- THE REQUEST -
Your task is to repeat the listing exactly.

- RECORDS TO PROCESS -
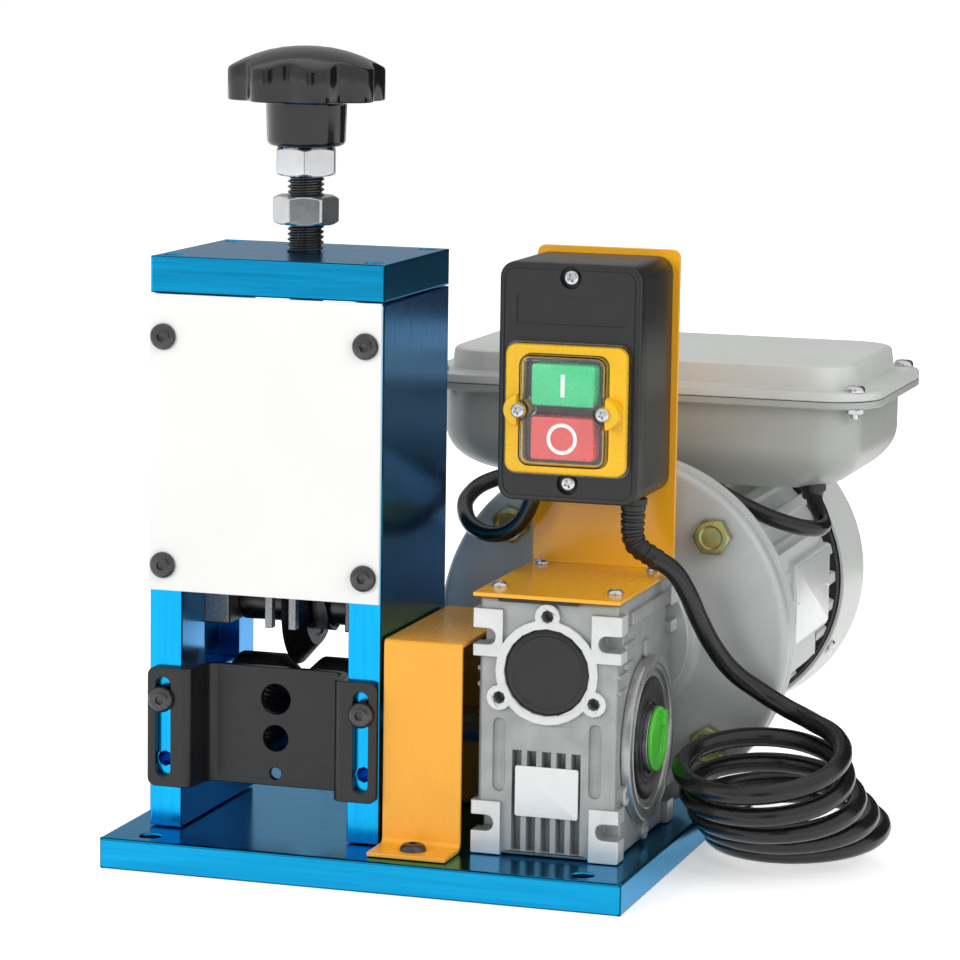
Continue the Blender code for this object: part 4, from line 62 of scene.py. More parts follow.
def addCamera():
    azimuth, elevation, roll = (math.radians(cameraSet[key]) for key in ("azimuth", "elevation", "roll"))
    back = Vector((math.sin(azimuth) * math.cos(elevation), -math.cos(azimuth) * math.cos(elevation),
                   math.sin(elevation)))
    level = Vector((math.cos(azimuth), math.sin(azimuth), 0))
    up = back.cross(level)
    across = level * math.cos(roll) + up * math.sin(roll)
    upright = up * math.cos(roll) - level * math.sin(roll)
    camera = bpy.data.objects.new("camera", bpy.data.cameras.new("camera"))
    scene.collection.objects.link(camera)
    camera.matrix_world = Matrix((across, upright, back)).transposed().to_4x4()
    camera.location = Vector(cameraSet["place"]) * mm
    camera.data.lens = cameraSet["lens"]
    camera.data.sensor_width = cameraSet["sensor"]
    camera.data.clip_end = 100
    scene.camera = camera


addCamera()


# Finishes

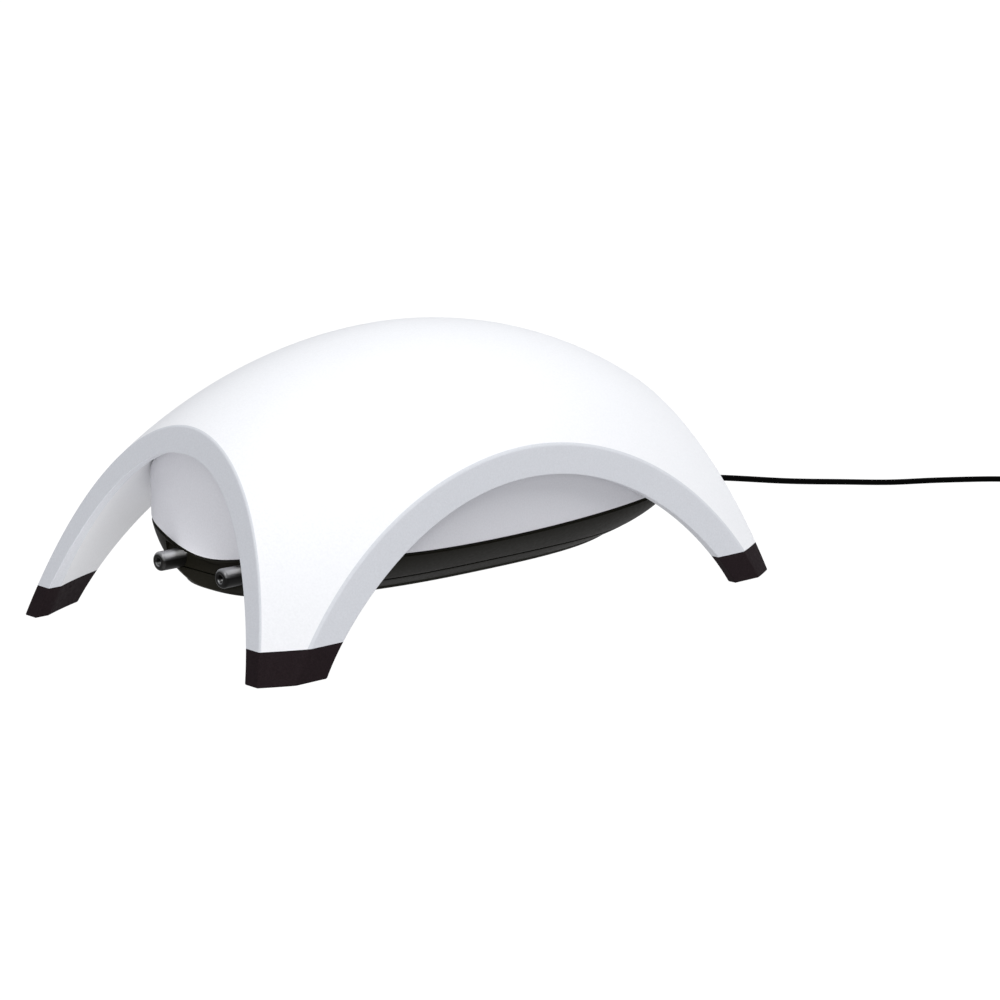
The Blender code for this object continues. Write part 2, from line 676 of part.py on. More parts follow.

- REPLY TO THE TASK -
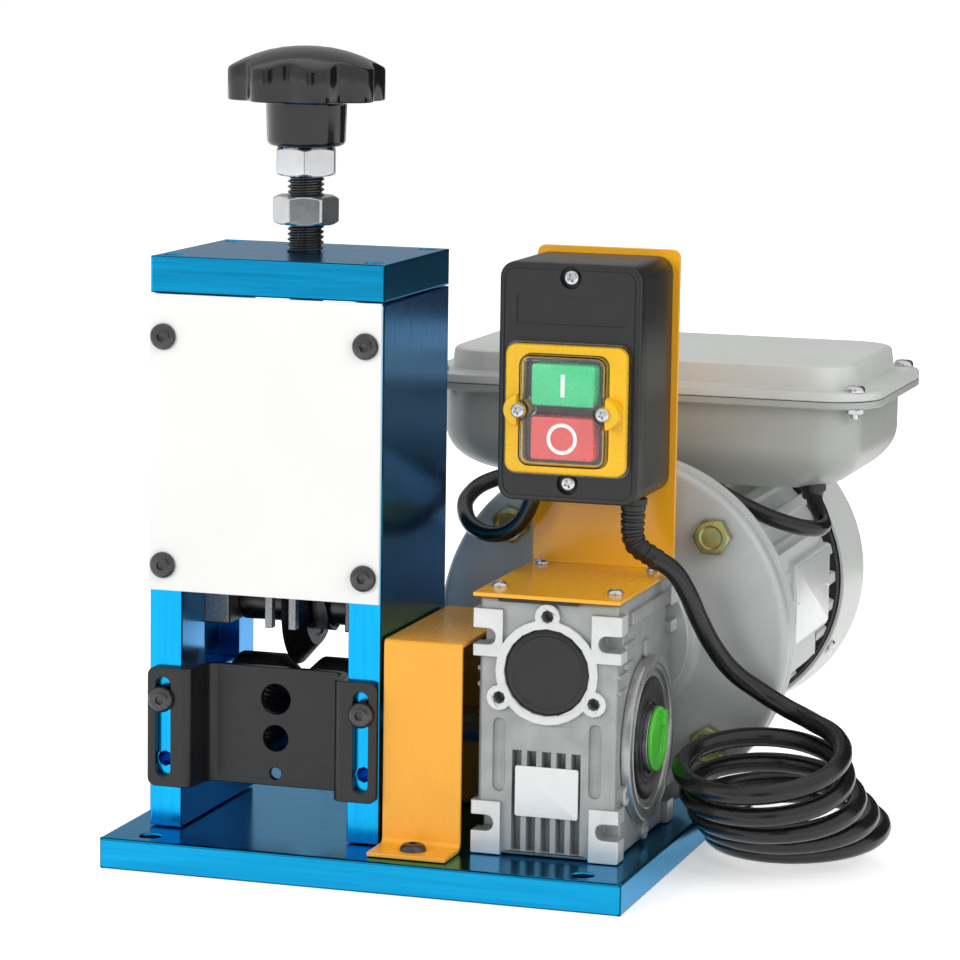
Continue the Blender code for this object: part 4, from line 62 of scene.py. More parts follow.
def addCamera():
    azimuth, elevation, roll = (math.radians(cameraSet[key]) for key in ("azimuth", "elevation", "roll"))
    back = Vector((math.sin(azimuth) * math.cos(elevation), -math.cos(azimuth) * math.cos(elevation),
                   math.sin(elevation)))
    level = Vector((math.cos(azimuth), math.sin(azimuth), 0))
    up = back.cross(level)
    across = level * math.cos(roll) + up * math.sin(roll)
    upright = up * math.cos(roll) - level * math.sin(roll)
    camera = bpy.data.objects.new("camera", bpy.data.cameras.new("camera"))
    scene.collection.objects.link(camera)
    camera.matrix_world = Matrix((across, upright, back)).transposed().to_4x4()
    camera.location = Vector(cameraSet["place"]) * mm
    camera.data.lens = cameraSet["lens"]
    camera.data.sensor_width = cameraSet["sensor"]
    camera.data.clip_end = 100
    scene.camera = camera


addCamera()


# Finishes

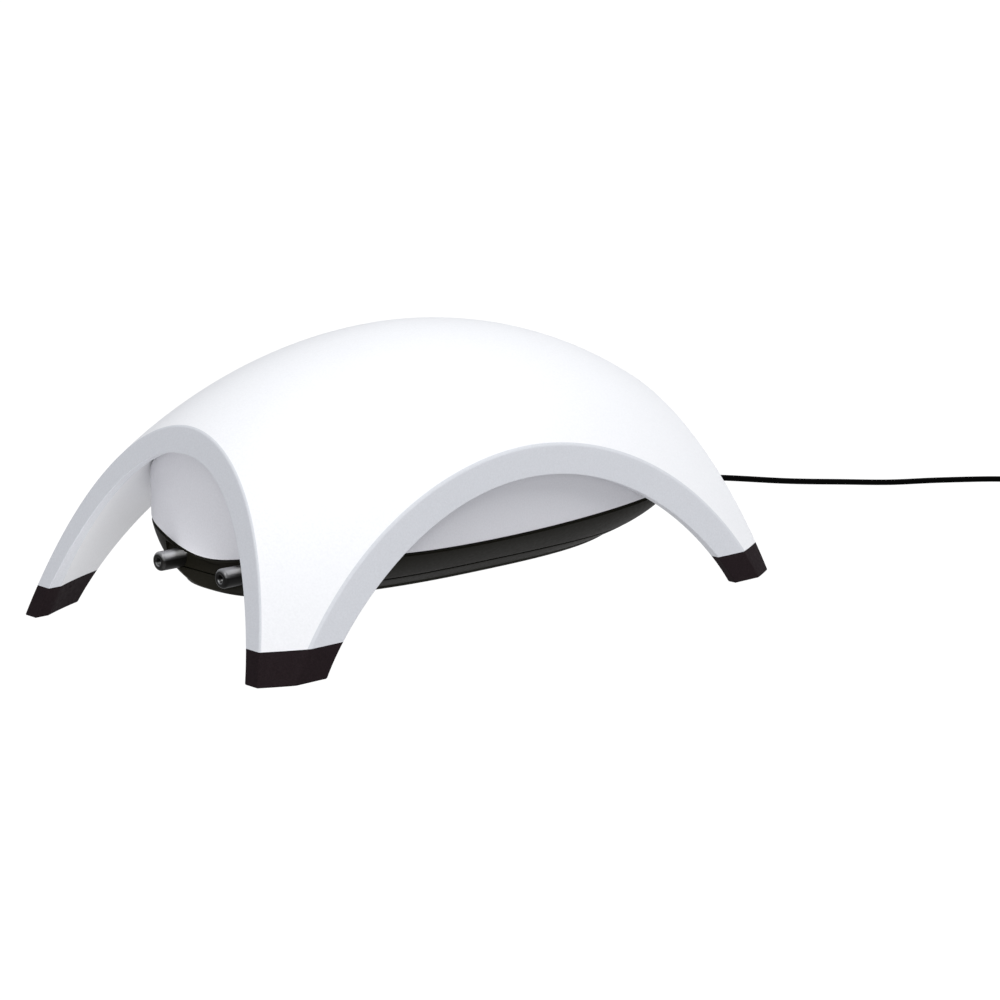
The Blender code for this object continues. Write part 2, from line 676 of part.py on. More parts follow.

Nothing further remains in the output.